Set down the material below in full, matching it exactly.

→ Given material:
————
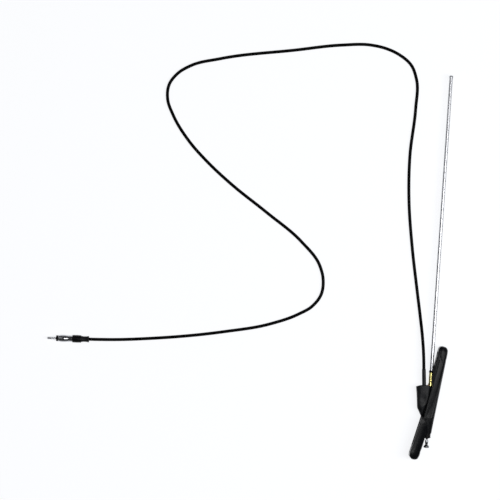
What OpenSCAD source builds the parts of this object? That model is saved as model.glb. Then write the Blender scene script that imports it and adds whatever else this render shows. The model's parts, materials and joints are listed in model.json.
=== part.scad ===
// Retractable car radio aerial for a windscreen pillar, lying on its side as it comes to rest.
// Origin: centre of the upper screw hole on the seat. +X leaves the seat outwards, +Y runs up
// the upper wing towards the far end of the mast tube, +Z is up from the table.

/* [Holder moulding] */
// Distance from the upper screw hole to the bend between the two wings
hole_to_bend = 75.6; // [70:0.2:82]
// Length of the upper wing beyond its screw hole
upper_overhang = 16; // [14:0.5:20]
// Distance from the bend to the lower screw hole
bend_to_lower_hole = 41.6; // [40:0.2:48]
// Length of the lower wing beyond its screw hole
lower_overhang = 12.2; // [11.5:0.1:16]
// Angle between the two wings, in degrees
bend_angle = 3.7; // [2.5:0.1:5]
// Height of the roof at the upper end
roof_h = 12.5; // [12:0.1:13.5]
// Rise of the roof towards the nose, in degrees
roof_rise = 2.75; // [2.4:0.05:3.2]
// Height of the lower wing
lower_h = 13; // [12.4:0.1:13.6]
// Width across the widest line of the side walls
body_w = 18; // [17.4:0.2:19.6]
// Height of the first crease on the side walls
crease_low = 4.8; // [4:0.1:5.4]
// Height of the second crease on the side walls
crease_high = 9.7; // [9.2:0.1:10]
// Wall thickness of the moulding
wall = 1.8; // [1.4:0.1:2.2]
// Diameter of the screw holes
screw_d = 4.2; // [3.6:0.1:4.6]
// Diameter of the pockets for the screw heads
head_d = 7; // [6.6:0.1:7.4]
// Thickness of material under a screw head
head_seat = 5; // [4:0.5:6]
// Thickness of the cross ribs
rib_t = 1.6; // [1.2:0.1:2]

/* [Mast] */
// Angle between the mast and the upper wing, in degrees
mast_angle = 10.5; // [9.8:0.1:11]
// Height of the mast axis above the seat at the mouth
mouth_h = 13.6; // [13.4:0.1:14]
// Distance from the bend down to the mouth
mouth_drop = 24.5; // [23:0.5:26]
// Outer diameter of the mast tube
tube_d = 4.5; // [4.3:0.1:4.8]
// Wall of the mast tube
tube_wall = 0.3; // [0.25:0.05:0.35]
// Length from the mouth to the far end of the mast tube
tube_reach = 453; // [440:1:480]
// Outer diameter of the middle section
middle_d = 3.3; // [3.2:0.05:3.4]
// Wall of the middle section
middle_wall = 0.3; // [0.25:0.05:0.35]
// Diameter of the tip rod
rod_d = 2.1; // [2:0.05:2.2]
// Radial clearance of each spring bush in its tube
bush_gap = 0.05; // [0.02:0.01:0.09]
// Radial clearance of each section in the lip that it passes through
lip_gap = 0.1; // [0.06:0.01:0.1]
// Length of the rolled lip at the mouth of a tube
lip_len = 0.9; // [0.7:0.1:1.2]
// Length of the spring bushes
bush_len = 11; // [8:1:14]
// How far the middle section stands out of the mouth when pushed in
middle_out = 1.7; // [1.4:0.1:2]

/* [Mouth grommet] */
// Length of the ribbed grommet outside the nose
grommet_len = 6; // [5:0.5:7]
// Outer diameter of the grommet
grommet_d = 8.1; // [7.8:0.1:8.4]
// Diameter of the grommet's spigot in the nose
spigot_d = 6.6; // [6.2:0.1:6.8]
// Length of the grommet's spigot in the nose
spigot_len = 5; // [4:0.5:6]

/* [Pull knob] */
// Diameter of the knob's bell
knob_d = 7; // [6.4:0.1:7.6]
// Diameter of the knob's stem
stem_d = 4; // [3.6:0.1:4.2]
// Length of the knob
knob_len = 9.8; // [9:0.1:11]

/* [Connection] */
// Outer diameter of the brass contact sleeve
sleeve_d = 5.1; // [5:0.1:5.3]
// Distance from the mouth to the sleeve's far end
sleeve_end = 82; // [79:0.5:84]
// Width of the insulating ring
ring_w = 2.6; // [2:0.1:3]
// Thickness of the solder lug
lug_t = 0.8; // [0.6:0.1:0.9]
// Length of the crimped ferrule on the lead
ferrule_len = 7; // [6:0.5:8]
// Wall of the crimped ferrule
ferrule_wall = 0.5; // [0.4:0.1:0.6]

/* [Boot] */
// Width of the boot's open mouth
boot_w = 19; // [18:0.5:20]
// Length of the boot
boot_len = 38.2; // [36:0.2:40]
// Depth of the boot across its flat sides
boot_depth = 11; // [10.4:0.2:11.6]
// Wall of the boot
boot_wall = 1.2; // [1:0.1:1.4]

/* [Lead] */
// Diameter of the lead
lead_d = 4; // [3.8:0.1:4]
// Diameter of the strain relief sleeve at its thick end
relief_d = 5; // [4.8:0.1:5.2]
// Length of the strain relief sleeve
relief_len = 25; // [22:0.5:26]

/* [Plug] */
// Length of the contact pin in front of the plug's barrel
pin_len = 11.6; // [11:0.1:12.5]
// Diameter of the contact pin
pin_d = 3.1; // [3:0.05:3.2]
// Diameter of the barrel at its widest
barrel_d = 9; // [8.6:0.1:9.2]
// Length of the barrel
barrel_len = 19; // [18:0.5:21]
// Wall of the barrel
barrel_wall = 0.7; // [0.6:0.05:0.8]
// Number of slits in the barrel
slit_n = 4; // [2:1:6]
// Diameter of the collar behind the barrel
collar_d = 9.4; // [9.2:0.1:9.4]
// Length of the collar
collar_len = 11; // [10:0.5:12]
// Diameter of the plug's cable boot
tail_d = 7.5; // [7:0.1:8]
// Length of the plug's cable boot
tail_len = 9.6; // [9:0.1:11]

/* [Hidden] */
$fn = 48;
eps = 0.01;

// Lengths of the two wings, from the bend
upper_len = hole_to_bend + upper_overhang;
lower_len = bend_to_lower_hole + lower_overhang;
half_w = body_w / 2;

// Radii along the mast
tube_r = tube_d / 2;
tube_bore = tube_r - tube_wall;
middle_r = middle_d / 2;
middle_bore = middle_r - middle_wall;
rod_r = rod_d / 2;
sleeve_r = sleeve_d / 2;
ring_r = sleeve_r + 0.35;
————
→ Written solution:
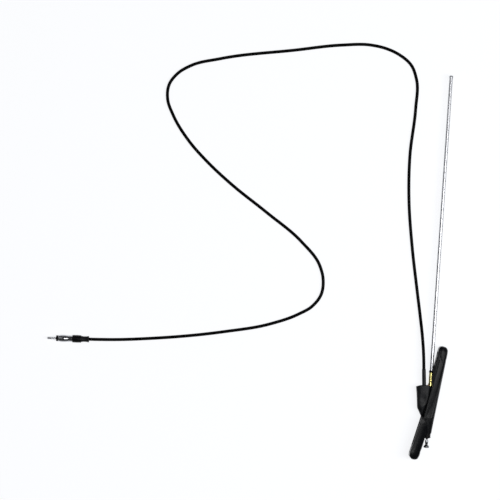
What OpenSCAD source builds the parts of this object? That model is saved as model.glb. Then write the Blender scene script that imports it and adds whatever else this render shows. The model's parts, materials and joints are listed in model.json.
=== part.scad ===
// Retractable car radio aerial for a windscreen pillar, lying on its side as it comes to rest.
// Origin: centre of the upper screw hole on the seat. +X leaves the seat outwards, +Y runs up
// the upper wing towards the far end of the mast tube, +Z is up from the table.

/* [Holder moulding] */
// Distance from the upper screw hole to the bend between the two wings
hole_to_bend = 75.6; // [70:0.2:82]
// Length of the upper wing beyond its screw hole
upper_overhang = 16; // [14:0.5:20]
// Distance from the bend to the lower screw hole
bend_to_lower_hole = 41.6; // [40:0.2:48]
// Length of the lower wing beyond its screw hole
lower_overhang = 12.2; // [11.5:0.1:16]
// Angle between the two wings, in degrees
bend_angle = 3.7; // [2.5:0.1:5]
// Height of the roof at the upper end
roof_h = 12.5; // [12:0.1:13.5]
// Rise of the roof towards the nose, in degrees
roof_rise = 2.75; // [2.4:0.05:3.2]
// Height of the lower wing
lower_h = 13; // [12.4:0.1:13.6]
// Width across the widest line of the side walls
body_w = 18; // [17.4:0.2:19.6]
// Height of the first crease on the side walls
crease_low = 4.8; // [4:0.1:5.4]
// Height of the second crease on the side walls
crease_high = 9.7; // [9.2:0.1:10]
// Wall thickness of the moulding
wall = 1.8; // [1.4:0.1:2.2]
// Diameter of the screw holes
screw_d = 4.2; // [3.6:0.1:4.6]
// Diameter of the pockets for the screw heads
head_d = 7; // [6.6:0.1:7.4]
// Thickness of material under a screw head
head_seat = 5; // [4:0.5:6]
// Thickness of the cross ribs
rib_t = 1.6; // [1.2:0.1:2]

/* [Mast] */
// Angle between the mast and the upper wing, in degrees
mast_angle = 10.5; // [9.8:0.1:11]
// Height of the mast axis above the seat at the mouth
mouth_h = 13.6; // [13.4:0.1:14]
// Distance from the bend down to the mouth
mouth_drop = 24.5; // [23:0.5:26]
// Outer diameter of the mast tube
tube_d = 4.5; // [4.3:0.1:4.8]
// Wall of the mast tube
tube_wall = 0.3; // [0.25:0.05:0.35]
// Length from the mouth to the far end of the mast tube
tube_reach = 453; // [440:1:480]
// Outer diameter of the middle section
middle_d = 3.3; // [3.2:0.05:3.4]
// Wall of the middle section
middle_wall = 0.3; // [0.25:0.05:0.35]
// Diameter of the tip rod
rod_d = 2.1; // [2:0.05:2.2]
// Radial clearance of each spring bush in its tube
bush_gap = 0.05; // [0.02:0.01:0.09]
// Radial clearance of each section in the lip that it passes through
lip_gap = 0.1; // [0.06:0.01:0.1]
// Length of the rolled lip at the mouth of a tube
lip_len = 0.9; // [0.7:0.1:1.2]
// Length of the spring bushes
bush_len = 11; // [8:1:14]
// How far the middle section stands out of the mouth when pushed in
middle_out = 1.7; // [1.4:0.1:2]

/* [Mouth grommet] */
// Length of the ribbed grommet outside the nose
grommet_len = 6; // [5:0.5:7]
// Outer diameter of the grommet
grommet_d = 8.1; // [7.8:0.1:8.4]
// Diameter of the grommet's spigot in the nose
spigot_d = 6.6; // [6.2:0.1:6.8]
// Length of the grommet's spigot in the nose
spigot_len = 5; // [4:0.5:6]

/* [Pull knob] */
// Diameter of the knob's bell
knob_d = 7; // [6.4:0.1:7.6]
// Diameter of the knob's stem
stem_d = 4; // [3.6:0.1:4.2]
// Length of the knob
knob_len = 9.8; // [9:0.1:11]

/* [Connection] */
// Outer diameter of the brass contact sleeve
sleeve_d = 5.1; // [5:0.1:5.3]
// Distance from the mouth to the sleeve's far end
sleeve_end = 82; // [79:0.5:84]
// Width of the insulating ring
ring_w = 2.6; // [2:0.1:3]
// Thickness of the solder lug
lug_t = 0.8; // [0.6:0.1:0.9]
// Length of the crimped ferrule on the lead
ferrule_len = 7; // [6:0.5:8]
// Wall of the crimped ferrule
ferrule_wall = 0.5; // [0.4:0.1:0.6]

/* [Boot] */
// Width of the boot's open mouth
boot_w = 19; // [18:0.5:20]
// Length of the boot
boot_len = 38.2; // [36:0.2:40]
// Depth of the boot across its flat sides
boot_depth = 11; // [10.4:0.2:11.6]
// Wall of the boot
boot_wall = 1.2; // [1:0.1:1.4]

/* [Lead] */
// Diameter of the lead
lead_d = 4; // [3.8:0.1:4]
// Diameter of the strain relief sleeve at its thick end
relief_d = 5; // [4.8:0.1:5.2]
// Length of the strain relief sleeve
relief_len = 25; // [22:0.5:26]

/* [Plug] */
// Length of the contact pin in front of the plug's barrel
pin_len = 11.6; // [11:0.1:12.5]
// Diameter of the contact pin
pin_d = 3.1; // [3:0.05:3.2]
// Diameter of the barrel at its widest
barrel_d = 9; // [8.6:0.1:9.2]
// Length of the barrel
barrel_len = 19; // [18:0.5:21]
// Wall of the barrel
barrel_wall = 0.7; // [0.6:0.05:0.8]
// Number of slits in the barrel
slit_n = 4; // [2:1:6]
// Diameter of the collar behind the barrel
collar_d = 9.4; // [9.2:0.1:9.4]
// Length of the collar
collar_len = 11; // [10:0.5:12]
// Diameter of the plug's cable boot
tail_d = 7.5; // [7:0.1:8]
// Length of the plug's cable boot
tail_len = 9.6; // [9:0.1:11]

/* [Hidden] */
$fn = 48;
eps = 0.01;

// Lengths of the two wings, from the bend
upper_len = hole_to_bend + upper_overhang;
lower_len = bend_to_lower_hole + lower_overhang;
half_w = body_w / 2;

// Radii along the mast
tube_r = tube_d / 2;
tube_bore = tube_r - tube_wall;
middle_r = middle_d / 2;
middle_bore = middle_r - middle_wall;
rod_r = rod_d / 2;
sleeve_r = sleeve_d / 2;
ring_r = sleeve_r + 0.35;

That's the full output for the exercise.